I has seen enough mudslinging going on between the Ravenal and Bergland folks, so that I now chose to join Mary’s efforts and started campaigning for her. I did so right up to — I believe it went to the fifth ballot — wherein a whole lot of minor challengers were knocked out, and it was down to the three of them, and NOTA as always. Then Mary suddenly announced without much preface that she was withdrawing, moving her support to David Bergland and asking her supporters to vote for him. I was kind of outraged, because I thought that we were on the verge of tipping the scales and knocking one of the other two out of the picture.
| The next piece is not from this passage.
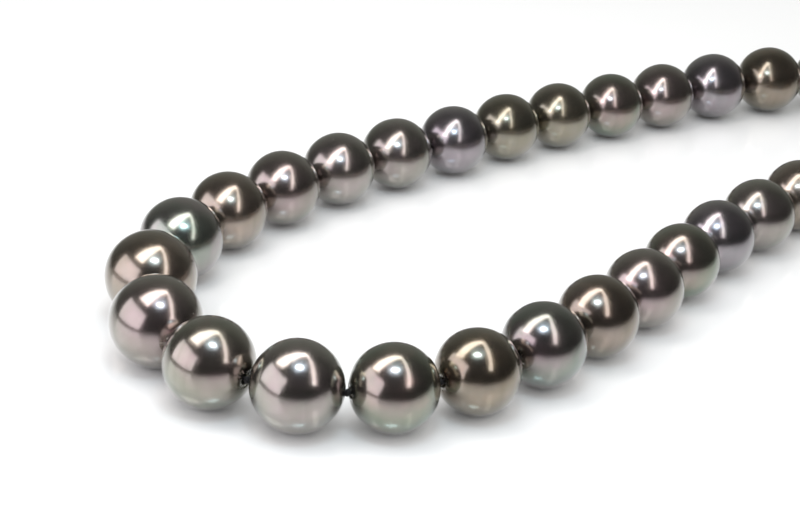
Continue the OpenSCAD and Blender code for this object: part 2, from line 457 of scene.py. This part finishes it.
def nacre(name, i, body, overtone, edge, film, wear):
    """Dark nacre: cloudy body colour, overtones from its thin layers, a darker edge colour towards the
    bottom as painted shade with an overtone tint, growth rings and pits.

    film is the thickness of a layer in nanometres and how much of the lustre comes from it;
    wear is how much of the pearl is pitted."""
    finish = Finish(name, Metallic=1.0, **COAT)
    heading = pearl_heading[i]
    turn = -math.atan2(heading.y, heading.x)
    at = finish.place(pearl_at[i], turn, pearl_radius[i])
    x, y, z = finish.parts(at)
    cloud = finish.clouds(at, 1.5, detail=2, seed=i * 1.7)
    veil = finish.clouds(at, 3.2, detail=3, seed=i * 2.3 + 40)
    base = finish.mix(cloud.between(0.38, 0.66), body, overtone)
    # Painted shade: the lower side of each pearl is mixed towards the darker edge colour, which also
    # carries an overtone tint.
    underside_shade_mask = (0.1 - z * 0.6 + (veil - 0.5) * 0.8).between(0.2, 0.8)
    base = finish.mix(underside_shade_mask * 0.85, base, edge)
    rings = ((x + (cloud - 0.5) * 0.12) * 46).sine()
    stretched = finish.add("CombineXYZ", {}, {0: x * 5, 1: y * 0.4, 2: z * 0.4})
    band = finish.clouds(stretched, 1.0, detail=3, seed=i * 0.9)
    darker = finish.mix(1.0, base, BAND_SHADE, "MULTIPLY")
    base = finish.mix(band.between(0.45, 0.75) * 0.35, base, darker)
    spots = finish.cells(at, 5.0, seed=i * 3.1)
    here = finish.clouds(at, 2.0, seed=i * 5.3).between(0.76 - wear, 0.84 - wear)
    pits = (1 - spots.between(0.03, 0.11)) * here
    base = finish.mix(pits * 0.5, base, PIT_COLOUR)
    grain = finish.clouds(at, 38, detail=2, seed=i)
    satin = 0.165 + 0.03 * min(1, abs(i - BEST_LUSTRE) / 10)
    height = veil * 0.34 + rings * 0.008 + grain * 0.006 - pits * 0.5
    roughness = veil * 0.08 + grain * 0.02 + pits * 0.3 + satin
    normal = finish.bump(height, 1.0, BUMP_DEPTH)
    finish.feed(Base_Color=base, Roughness=roughness, Normal=normal)
    thickness, share = film
    finish.lay_over(
        ((veil - 0.5) * 0.4 + share) * (1 - pits),
        Roughness=roughness, Normal=normal,
        Thin_Film_Thickness=thickness, Thin_Film_IOR=FILM_IOR, **FILM_BASE, **COAT)
    return finish.material


# Body, overtone and underside colour of each kind of pearl, and its film's thickness and share; the
# underside colour is darker, a painted shade with an overtone tint.
KINDS = {
    "silver_green": (colour(146, 149, 141), colour(159, 152, 150), colour(139, 129, 131), (600, 0.13)),
    "brown_peach": (colour(140, 132, 121), colour(154, 142, 133), colour(126, 120, 110), (200, 0.07)),
    "rose": (colour(147, 138, 132), colour(158, 147, 143), colour(133, 125, 121), (514, 0.13)),
    "olive": (colour(144, 140, 129), colour(159, 147, 141), colour(131, 133, 122), (505, 0.15)),
    "grey_rose": (colour(147, 143, 135), colour(157, 149, 145), colour(134, 128, 124), (516, 0.10)),
    "grey_green": (colour(140, 137, 127), colour(156, 143, 135), colour(121, 127, 119), (500, 0.22)),
    "bronze": (colour(128, 121, 108), colour(142, 131, 119), colour(113, 114, 101), (200, 0.09)),
    "peacock": (colour(136, 133, 130), colour(153, 140, 142), colour(138, 126, 130), (492, 0.20)),
    "bronze_green": (colour(129, 120, 110), colour(143, 132, 124), colour(114, 119, 107), (204, 0.10)),
    "lavender": (colour(141, 137, 140), colour(152, 145, 149), colour(129, 124, 128), (530, 0.05)),
    "gold_olive": (colour(136, 133, 120), colour(145, 139, 127), colour(122, 122, 110), (190, 0.10)),
}
# Kind of each pearl from the ball's end to the tongue's end, and how pitted some of them are.
STRAND_KINDS = [
    "grey_rose", "bronze", "olive", "bronze", "lavender", "rose", "grey_green",
    "gold_olive", "gold_olive", "lavender", "grey_rose", "grey_rose", "rose", "brown_peach",
    "silver_green", "brown_peach", "rose", "olive", "grey_rose", "grey_green", "bronze",
    "peacock", "bronze_green", "rose", "grey_green", "lavender", "grey_rose", "brown_peach",
    "bronze", "grey_rose", "silver_green", "olive", "grey_green",
]
PITTED = {17: 0.34, 9: 0.2, 12: 0.24, 21: 0.14, 28: 0.24}
WOBBLE_LENGTH = 6 * MM
WOBBLE_DEPTH = 0.10 * MM


def make_pearls():
    """All the pearls, each a copy of one master, scaled, a little off round, with its own nacre."""
    master = model_pearl(pearl_radius[CENTRE_PEARL])
    wobble = bpy.data.textures.new("slow_wobble", "CLOUDS")
    wobble.noise_scale = WOBBLE_LENGTH
    wobble.noise_depth = 1
    for i in range(1, PEARL_COUNT + 1):
        size = pearl_radius[i] / pearl_radius[CENTRE_PEARL]
        place = frame_on(pearl_at[i], pearl_heading[i]) @ Matrix.Scale(size, 4)
        pearl = copy_piece(master, f"nacre_{i:02d}", place)
        displace = pearl.modifiers.new("off_round", "DISPLACE")
        displace.texture = wobble
        displace.texture_coords = "GLOBAL"
        displace.strength = WOBBLE_DEPTH
        displace.mid_level = 0.5
        finish_modifiers(pearl)
        kind = KINDS[STRAND_KINDS[i - 1]]
        pearl.data.materials.append(nacre(f"nacre_{i:02d}", i, *kind, PITTED.get(i, 0.0)))
        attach(pearl, bead_body(i))
        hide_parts(pearl_node(i))
    bpy.data.objects.remove(master)


make_pearls()

# ---------------------------------------------------------------- silk and knots

SILK_RADIUS = 0.3 * MM


def make_tube(name, points, radius, closed=False, sides=3):
    """A round cord through points, as a mesh."""
    data = bpy.data.curves.new(name, "CURVE")
    data.dimensions = "3D"
    data.bevel_depth = radius
    data.bevel_resolution = sides
    data.use_fill_caps = not closed
    spline = data.splines.new("POLY")
    spline.points.add(len(points) - 1)
    for point, place in zip(spline.points, points):
        point.co = (*place, 1)
    spline.use_cyclic_u = closed
    curve = bpy.data.objects.new(name, data)
    scene.collection.objects.link(curve)
    hold(curve)
    bpy.ops.object.convert(target="MESH")
    piece = bpy.context.object
    bpy.ops.object.shade_smooth()
    return piece


def join(pieces, name):
    hold(pieces[0])
    for piece in pieces:
        piece.select_set(True)
    bpy.ops.object.join()
    pieces[0].name = pieces[0].data.name = name
    return pieces[0]


KNOT_STEPS, LOOP_STEPS = 42, 36


def model_knot():
    """A tight overhand knot round the X axis, 1.2 mm across."""
    turns = []
    for step in range(KNOT_STEPS):
        t = 2 * math.pi * step / KNOT_STEPS
        out = (2 + math.cos(3 * t)) * 0.115 * MM
        turns.append((math.sin(3 * t) * 0.17 * MM, out * math.cos(2 * t), out * math.sin(2 * t)))
    return make_tube("knot", turns, 0.25 * MM, closed=True, sides=2)


SILK_DARK, SILK_LIGHT = (0.003, 0.003, 0.0032, 1), (0.012, 0.011, 0.011, 1)


def black_silk():
    """Twisted black silk: fine slanting plies, with fuzz."""
    finish = Finish("black_silk", Sheen_Weight=0.06, Sheen_Roughness=0.4, Specular_IOR_Level=0.2)
    at = finish.place(size=MM)
    x, y, z = finish.parts(at)
    twist = ((x + y * 0.7 + z * 1.3) * 34).sine() * 0.5 + 0.5
    fuzz = finish.clouds(at, 9, detail=3)
    finish.feed(
        Base_Color=finish.mix(fuzz * 0.6 + twist * 0.4, SILK_DARK, SILK_LIGHT),
        Roughness=0.75 - twist * 0.25,
        Normal=finish.bump(twist * 0.7 + fuzz * 0.5, 0.7, 0.05 * MM),
    )
    return finish.material


BEND_REACH = 0.9 * MM


def make_silk():
    """Thread and a knot between every two pearls, and both end loops."""
    silk = black_silk()
    knot = model_knot()
    for i in range(1, PEARL_COUNT):
        start, end = pearl_at[i], pearl_at[i + 1]
        middle = knot_at[i]
        first, last = (middle - start), (end - middle)
        path = [start + first * s for s in (0, 0.5, 0.8, 0.93)] + [middle]
        path += [middle + last * s for s in (0.07, 0.2, 0.5, 1)]
        thread = make_tube(f"thread_{i:02d}", path, SILK_RADIUS, sides=2)
        across = (pearl_heading[i] + pearl_heading[i + 1]).normalized()
        lump = copy_piece(knot, f"lump_{i:02d}",
                          frame_on(middle, across) @ Matrix.Rotation(i * 1.9, 4, "X"))
        piece = join([thread, lump], f"silk_{i:02d}_{i + 1:02d}")
        piece.data.materials.clear()
        piece.data.materials.append(silk)
        joint = joints[f"knot_{i:02d}_{i + 1:02d}"]
        reach = across * BEND_REACH
        blend_ends = {bead_body(i): middle - reach, bead_body(i + 1): middle + reach}
        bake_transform(piece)
        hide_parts("silk_thread")
    for i, side, name in ((1, -1, "ball"), (PEARL_COUNT, 1, "tongue")):
        make_end_loop(i, side, name, knot, silk)
    bpy.data.objects.remove(knot)


LOOP_REACH, LOOP_RADIUS = 0.8 * MM, 1.1 * MM
COIL_RADIUS = 0.5 * MM
COIL_WIRE = 0.06 * MM
COIL_OPENING = math.radians(35)
COIL_STEPS = 10
loop_height = {"tongue": pearl_at[PEARL_COUNT].z}
ball_low, ball_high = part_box("ball_back_shell")
loop_height["ball"] = (ball_low.z + ball_high.z) / 2


def make_end_loop(i, side, name, knot, silk):
    """The last knot of an arm, and the silk loop wound with fine wire that holds the clasp."""
    out = side * pearl_heading[i]
    end_knot = knot_at[0 if i == 1 else i]
    root = Vector((end_knot.x, end_knot.y, loop_height[name]))
    middle = root + out * (LOOP_REACH + LOOP_RADIUS)

    def on_loop(angle):
        return middle + LOOP_RADIUS * (out * -math.cos(angle) + Vector((0, 0, math.sin(angle))))

    inside = make_tube(f"thread_{name}", [pearl_at[i], end_knot, root + out * LOOP_REACH],
                       SILK_RADIUS, sides=2)
    ring = [on_loop(2 * math.pi * s / LOOP_STEPS) for s in range(LOOP_STEPS)]
    loop = make_tube(f"loop_{name}", ring, SILK_RADIUS, closed=True, sides=2)
    lump = copy_piece(knot, f"lump_{name}", frame_on(end_knot, out))
    piece = join([inside, loop, lump], f"silk_end_{name}")
    piece.data.materials.clear()
    piece.data.materials.append(silk)
    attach(piece, bead_body(i))
    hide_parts("silk_thread")
    make_coil(i, name, on_loop, middle, out)


def make_coil(i, name, on_loop, middle, out):
    """A spring of fine wire, wound close round the silk of an end loop."""
    arc = 2 * math.pi - 2 * COIL_OPENING
    turns = int(arc * LOOP_RADIUS / (2.15 * COIL_WIRE))
    reach = COIL_RADIUS - COIL_WIRE
    points = []
    for step in range(turns * COIL_STEPS + 1):
        share = step / (turns * COIL_STEPS)
        angle = COIL_OPENING + share * arc
        spot = on_loop(angle)
        outward = (spot - middle).normalized()
        sideways = out.cross(Vector((0, 0, 1)))
        wind = 2 * math.pi * step / COIL_STEPS
        points.append(spot + reach * (math.cos(wind) * outward + math.sin(wind) * sideways))
    coil = make_tube(f"wire_coil_{name}", points, COIL_WIRE, sides=1)
    coil.data.materials.clear()
    coil.data.materials.append(coil_finish)
    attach(coil, bead_body(i))
    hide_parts(f"coil_{name}_side")


def white_metal(name, tone, roughness, scratch):
    """Rhodium-plated white gold: fine polishing lines, faint smudges and small dents."""
    finish = Finish(name, Metallic=1.0, IOR=1.5)
    at = finish.place(size=MM)
    x, y, z = finish.parts(at)
    stretched = finish.add("CombineXYZ", {}, {0: x * 0.6, 1: y * 9, 2: z * 9})
    lines = finish.clouds(stretched, 2.2, detail=4)
    smudge = finish.clouds(at, 0.45, detail=3, seed=4)
    worn = finish.clouds(at, 5, detail=3, seed=9).between(0.6, 0.75)
    dull = tuple(c * 0.8 for c in tone[:3]) + (1,)
    finish.feed(
        Base_Color=finish.mix(smudge * 0.7 + lines * 0.2, tone, dull),
        Roughness=smudge * 0.16 + lines * scratch + worn * 0.08 + roughness,
        Normal=finish.bump(lines * scratch + worn * 0.15, 0.5, 0.01 * MM),
    )
    return finish.material


coil_finish = white_metal("coil_wire", (0.72, 0.71, 0.69, 1), 0.16, 0.1)
make_silk()

# ---------------------------------------------------------------- clasp

white_gold = white_metal("white_gold", (0.74, 0.73, 0.70, 1), 0.07, 0.12)
spring_gold = white_metal("spring_gold", (0.70, 0.69, 0.66, 1), 0.12, 0.35)


def coat_cad_node(name, material):
    """Gives a node that stays as it is its finish."""
    node = frame["nodes"][name]
    node.data.materials.clear()
    node.data.materials.append(material)
    hold(node)
    bpy.ops.object.shade_smooth_by_angle(angle=math.radians(30))


def soften_edges(name, body, material, width=0.07 * MM):
    """A copy of a sheet-metal node with its flats joined up and its edges polished round."""
    piece = copy_piece(frame["nodes"][name], f"polished_{name}", Matrix.Identity(4))
    piece.parent = None
    for key in list(piece.keys()):
        del piece[key]
    hold(piece)
    bpy.ops.object.mode_set(mode="EDIT")
    bpy.ops.mesh.select_all(action="SELECT")
    bpy.ops.mesh.remove_doubles(threshold=0.001 * MM)
    bpy.ops.mesh.dissolve_limited(angle_limit=math.radians(4))
    bpy.ops.mesh.normals_make_consistent(inside=False)
    bpy.ops.object.mode_set(mode="OBJECT")
    bevel = piece.modifiers.new("polished_edges", "BEVEL")
    bevel.width = width
    bevel.segments = 3
    bevel.limit_method = "ANGLE"
    bevel.angle_limit = math.radians(40)
    finish_modifiers(piece)
    bpy.ops.object.shade_smooth_by_angle(angle=math.radians(35))
    piece.data.materials.clear()
    piece.data.materials.append(material)
    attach(piece, body)
    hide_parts(name)


for name in ("ball_ring", "ball_back_shell", "ball_front_shell", "tongue_ring"):
    coat_cad_node(name, white_gold)
soften_edges("tongue_plate", "tongue", white_gold)
soften_edges("tongue_leaf", "leaf", spring_gold, 0.05 * MM)
soften_edges("thumb_tab", "leaf", white_gold, 0.08 * MM)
At that point, Mary would have gotten the nomination, as we had seen happen in Denver in 1981 and would again in Atlanta in 2004 (when the Gary Nolan and Aaron Russo forces were at loggerheads and Michael Badnarik became our nominee).
That didn’t happen because Mary dropped out. My vote went back to NOTA, because at the time I could not tolerate either of the other two. However, the vote went forward, not enough people went to NOTA, and enough went for Bergland to give him the majority by, if I recall correctly, one vote! He was our nominee, with 50-point-whatever percent of the vote, out of several hundred delegate. (LP conventions back then were not quite as big as they are now, I believe we had 500 delegates at that one, but it might’ve been closer to 300 or 350.)
At any rate, it went down that way, and that was that; the party went on to nominate Jim Lewis, a tax-resister from Connecticut as the running mate, and then attempted to stick to hardcore issues. (Jim later served some jail time for his resistance, before passing on about 10 years later I believe.) That ticket ended up doing very little electorally, or in fundraising wise. This was really one of the low points in the party, because a lot of people left in disgust over the whole thing. I was one of them, although I did come back later. But that’s another story.